Pfizer to seek US approval for crizotinib next year
pharmafile | November 1, 2010 | News story | Research and Development, Sales and Marketing | FDA submission, NSCLC, Pfizer, crizotinib, lung cancer, non-small cell lung cancer
Pfizer will submit its lung cancer candidate crizotinib to the FDA for US approval in the first half of next year.
Crizotinib is being tested as a second and third line treatment for non-small cell lung cancer (NSCLC) patients expressing the anaplastic lymphoma kinase (ALK) mutation, believed to be a key driver in tumour development.
Currently, only 3-5% of NSCLC patients are thought to express the ALK mutation, but this may increase as gene testing continues.
A Part 2 expansion cohort of a phase I study of the drug was recently published in the New England Journal of Medicine.
It found 57% of ALK-positive advanced NSCLC patients treated with crizotinib had either a complete (one patient) or partial (46 patients) response to treatment.

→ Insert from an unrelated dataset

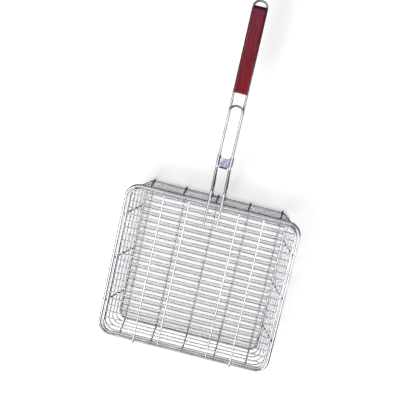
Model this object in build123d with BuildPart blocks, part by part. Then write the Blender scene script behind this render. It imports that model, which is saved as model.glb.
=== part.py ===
from build123d import *
import os
from math import atan, cos, sqrt

# Grill basket: a deep basket of welded wire with a flat wire lid, held shut by a sheet clip that slides on
# the handle wires. It rests on its floor. X is across, +Y runs out along the handle, +Z is up. Sizes in mm.

# ---- driving dimensions --------------------------------------------------------------------------------
rim_width = 320.0        # centre to centre of the rim wire, across
rim_length = 304.0       # centre to centre of the rim wire, along the handle
rim_height = 64.0        # centre of the rim wire above what the basket stands on
rim_corner = 24.0
floor_corner = 14.0
side_lean = 26.0         # how far each side wall leans in from rim to floor
end_lean = 7.0           # the same for the two end walls

rim_r = 2.5              # wire radii
frame_r = 2.0
rib_r = 1.5
grid_r = 1.25
handle_r = 2.0
weld = 0.1               # how far two welded wires sink into each other

hoop_count = 4
rib_pitch = 60.0         # spacing of the five ribs that carry the floor
stay_pitch = 88.0        # spacing of the three stays on each side wall
stay_foot_z = 3.4
floor_wire_count = 20
floor_wire_pitch = 13.6
lid_wire_count = 21
lid_wire_pitch = 13.3

lid_gap = 1.5            # gap between the lid's edge wire and the inside of the rim
hinge_gap = 0.45         # running clearance of the hinge eyes round the rim wire
hinge_x = 92.0           # distance of the hinge eyes from the middle
eye_turn = 262.0         # how far each hinge eye wraps the rim, in degrees
lid_rib_x = 46.0         # distance of the plain lid ribs from the middle
rib_overhang = 1.5       # how far a lid rib runs past the lid's edge wire
lid_leg_inset = 46.0     # how far the lid handle's legs reach in over the lid

leg_x = 11.8             # half the spacing of the handle wires
handle_rise = 12.0       # handle wires above the rim wire
lid_leg_rise = 7.0       # the lid handle's wires above the basket handle's wires
step_far = 78.0          # distance from the rim to the outer end of the step in the handle
step_near = 26.0         # distance from the rim to the inner end of the step
leg_meets_wall_z = 34.0
leg_foot_z = 3.2
handle_bend = 9.0
closed_end_bend = 11.5   # bend radius at the closed end of both handle wires
clip_reach = 90.0        # distance from the rim to the middle of the clip
grip_reach = 222.0       # distance from the rim to the near end of the grip
apex_gap = 24.0          # distance from the lid handle's closed end to the grip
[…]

An additional 33% had their condition stabilised.
Dr Mace Rothenberg, senior VP of clinical development and medical affairs for Pfizer’s Oncology Business Unit, said: “While this is a phase I study, the high response rates observed in patients with ALK positive NSCLC who received crizotinib suggest that we may be one step closer to the development of ‘precision’ or ‘personalised’ cancer treatments that target specific genetic factors that drive certain tumours.”
Non-small cell lung cancer remains a difficult and largely unmet medical need and efforts towards tackling the disease are becoming more personalised.
Dr Eunice Kwak, department of medicine at Harvard Medical School, and lead author of the study, said: “As we’re discovering more about lung cancer, we have confirmed the fundamental need to test tumours for molecular changes, like the ALK fusion gene, so we can better identify the patients who may benefit from certain treatments.”
Study A8081001 is a two-part, phase I, open-label, multi-centre study evaluating crizotinib in patients with solid tumours being tested on 82 patients.
Additional trials of crizotinib include a randomised, phase III open-label study – PROFILE 1007 – evaluating the safety and anti-tumour activity of the drug versus standard of care chemotherapy in patients with previously treated ALK-positive advanced NSCLC.
Pfizer said it was continuing to study crizotinib in ongoing clinical development programmes but confirmed plans to submit the drug’s encouraging data to the FDA “in the first half of next year”.
Drug resistance in NSCLC
In common with current NSCLC cancer treatments on the market, crizotinib has succumbed to a small number of drug resistant patients.
In the phase I study a team of doctors led by Young Lim Choi of the University of Tokyo reported on a patient who developed two independent mutations that made the tumour resistant to the drug.
Dr Hiroyuki Mano of the University of Tokyo, told Reuters the news was both good and bad.
“It’s bad in that there may be some refractory population. But it’s good that we know the resistant mutations, so the next generation of ALK inhibitors will use that information to make a less refractory drug in the very near future.”
AstraZeneca’s NSCLC drug Iressa (gefitinib), that targets the more common EGFR mutation, has also seen drug resistance whilst on the market.
Boehringer Ingelheim is now developing its own second line drug Tovok (afatinib) to meet this resistance, with results showcased at this years European oncology congress ESMO.